[STATED GOAL]: Reproduce exactly and only the lines running from the one with "on the surface" through the one with "if empty is", both end lines included.

[GIVEN MATERIAL]:
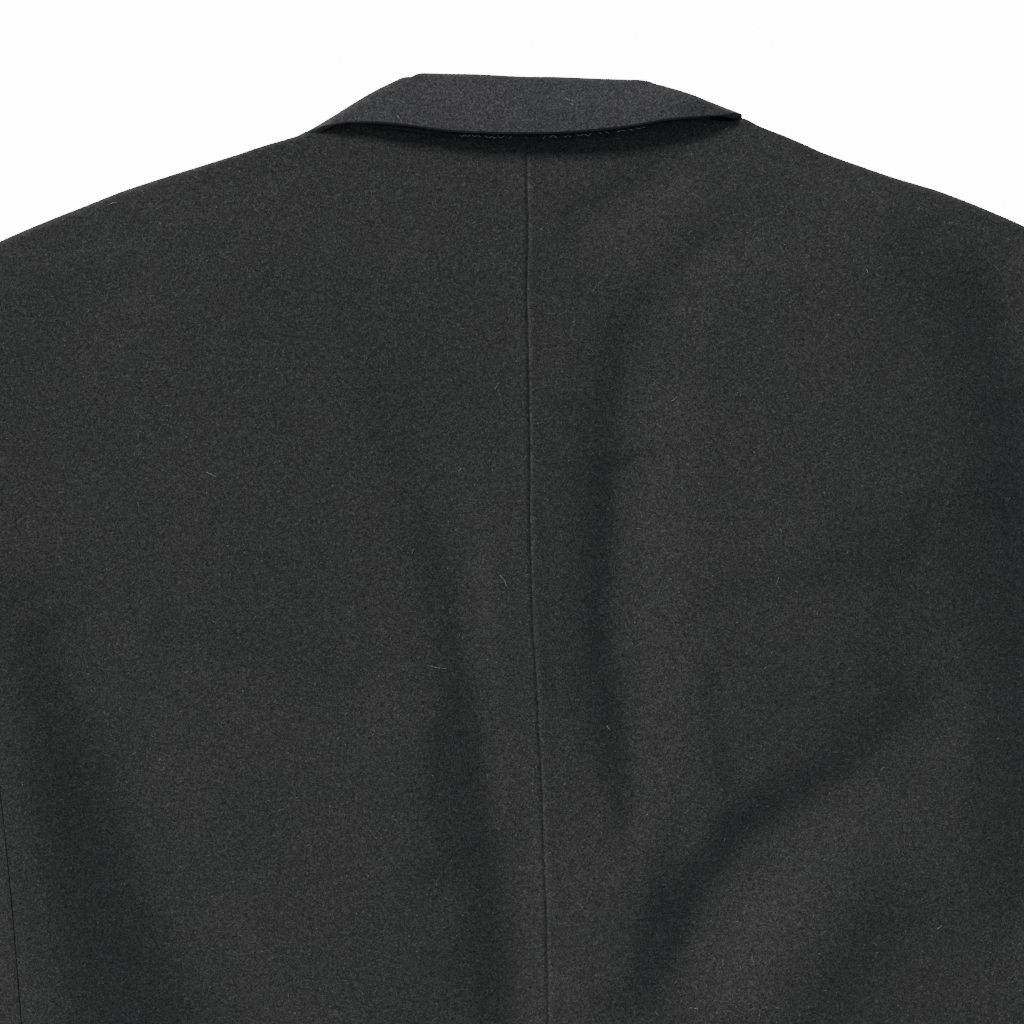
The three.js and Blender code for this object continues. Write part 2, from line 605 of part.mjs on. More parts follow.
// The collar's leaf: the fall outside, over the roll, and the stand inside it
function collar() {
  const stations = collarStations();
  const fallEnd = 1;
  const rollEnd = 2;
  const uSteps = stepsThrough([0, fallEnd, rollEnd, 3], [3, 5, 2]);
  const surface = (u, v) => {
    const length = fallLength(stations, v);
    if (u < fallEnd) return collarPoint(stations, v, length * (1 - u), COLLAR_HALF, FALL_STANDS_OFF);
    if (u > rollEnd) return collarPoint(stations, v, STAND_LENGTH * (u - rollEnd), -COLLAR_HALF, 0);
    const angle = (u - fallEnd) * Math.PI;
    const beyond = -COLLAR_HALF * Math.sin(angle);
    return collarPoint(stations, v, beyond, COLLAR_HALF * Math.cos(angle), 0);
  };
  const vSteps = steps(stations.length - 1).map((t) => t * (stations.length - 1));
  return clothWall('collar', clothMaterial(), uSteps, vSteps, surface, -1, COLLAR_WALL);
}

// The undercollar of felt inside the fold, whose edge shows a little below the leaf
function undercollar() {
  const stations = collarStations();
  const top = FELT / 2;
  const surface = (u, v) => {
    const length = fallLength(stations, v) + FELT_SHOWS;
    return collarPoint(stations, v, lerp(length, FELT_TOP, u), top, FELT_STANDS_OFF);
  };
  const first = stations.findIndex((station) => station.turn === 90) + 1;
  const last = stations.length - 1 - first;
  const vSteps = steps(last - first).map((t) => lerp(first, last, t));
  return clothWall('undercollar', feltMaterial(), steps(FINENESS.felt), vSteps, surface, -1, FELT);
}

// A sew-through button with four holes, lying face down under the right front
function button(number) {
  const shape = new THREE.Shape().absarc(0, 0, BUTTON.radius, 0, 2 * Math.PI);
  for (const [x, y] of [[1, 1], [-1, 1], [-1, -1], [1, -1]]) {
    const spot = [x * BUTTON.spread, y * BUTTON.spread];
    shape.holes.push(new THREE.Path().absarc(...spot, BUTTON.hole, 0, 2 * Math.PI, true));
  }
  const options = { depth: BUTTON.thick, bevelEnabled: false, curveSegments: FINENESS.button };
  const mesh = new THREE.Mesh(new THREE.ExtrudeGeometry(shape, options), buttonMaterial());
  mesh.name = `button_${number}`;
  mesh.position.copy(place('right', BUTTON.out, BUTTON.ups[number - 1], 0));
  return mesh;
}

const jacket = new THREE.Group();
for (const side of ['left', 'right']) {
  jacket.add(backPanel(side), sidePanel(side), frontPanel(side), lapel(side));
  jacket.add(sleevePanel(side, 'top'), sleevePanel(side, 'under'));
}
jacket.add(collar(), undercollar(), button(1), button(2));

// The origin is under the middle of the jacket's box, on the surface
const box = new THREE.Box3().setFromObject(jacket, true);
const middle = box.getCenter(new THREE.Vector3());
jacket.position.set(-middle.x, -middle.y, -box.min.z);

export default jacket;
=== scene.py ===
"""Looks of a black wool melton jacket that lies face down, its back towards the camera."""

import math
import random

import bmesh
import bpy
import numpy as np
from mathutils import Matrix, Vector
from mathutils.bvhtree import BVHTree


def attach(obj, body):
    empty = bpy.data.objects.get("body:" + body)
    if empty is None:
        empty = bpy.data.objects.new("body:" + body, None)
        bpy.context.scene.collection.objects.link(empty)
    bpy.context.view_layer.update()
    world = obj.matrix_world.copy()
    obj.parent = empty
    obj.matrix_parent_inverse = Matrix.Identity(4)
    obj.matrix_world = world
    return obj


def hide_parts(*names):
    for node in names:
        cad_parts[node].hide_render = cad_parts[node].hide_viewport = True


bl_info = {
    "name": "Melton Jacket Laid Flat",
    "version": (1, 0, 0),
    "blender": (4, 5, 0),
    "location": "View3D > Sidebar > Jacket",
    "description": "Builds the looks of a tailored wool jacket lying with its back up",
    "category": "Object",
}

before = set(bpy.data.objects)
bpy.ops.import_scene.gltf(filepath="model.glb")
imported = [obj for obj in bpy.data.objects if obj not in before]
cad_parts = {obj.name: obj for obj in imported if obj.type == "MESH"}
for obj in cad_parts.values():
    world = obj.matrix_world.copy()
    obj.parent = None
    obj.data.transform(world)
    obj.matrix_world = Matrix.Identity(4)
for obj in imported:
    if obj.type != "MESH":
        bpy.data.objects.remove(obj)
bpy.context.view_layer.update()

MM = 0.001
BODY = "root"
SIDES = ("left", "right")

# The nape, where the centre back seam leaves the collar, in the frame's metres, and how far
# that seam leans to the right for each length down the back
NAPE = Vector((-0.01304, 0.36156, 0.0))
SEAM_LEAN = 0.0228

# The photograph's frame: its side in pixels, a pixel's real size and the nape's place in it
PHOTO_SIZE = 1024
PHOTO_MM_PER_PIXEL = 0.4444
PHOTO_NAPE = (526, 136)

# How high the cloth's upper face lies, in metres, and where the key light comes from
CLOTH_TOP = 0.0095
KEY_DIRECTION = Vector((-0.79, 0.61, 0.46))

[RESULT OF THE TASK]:
// The origin is under the middle of the jacket's box, on the surface
const box = new THREE.Box3().setFromObject(jacket, true);
const middle = box.getCenter(new THREE.Vector3());
jacket.position.set(-middle.x, -middle.y, -box.min.z);

export default jacket;
=== scene.py ===
"""Looks of a black wool melton jacket that lies face down, its back towards the camera."""

import math
import random

import bmesh
import bpy
import numpy as np
from mathutils import Matrix, Vector
from mathutils.bvhtree import BVHTree


def attach(obj, body):
    empty = bpy.data.objects.get("body:" + body)
    if empty is None:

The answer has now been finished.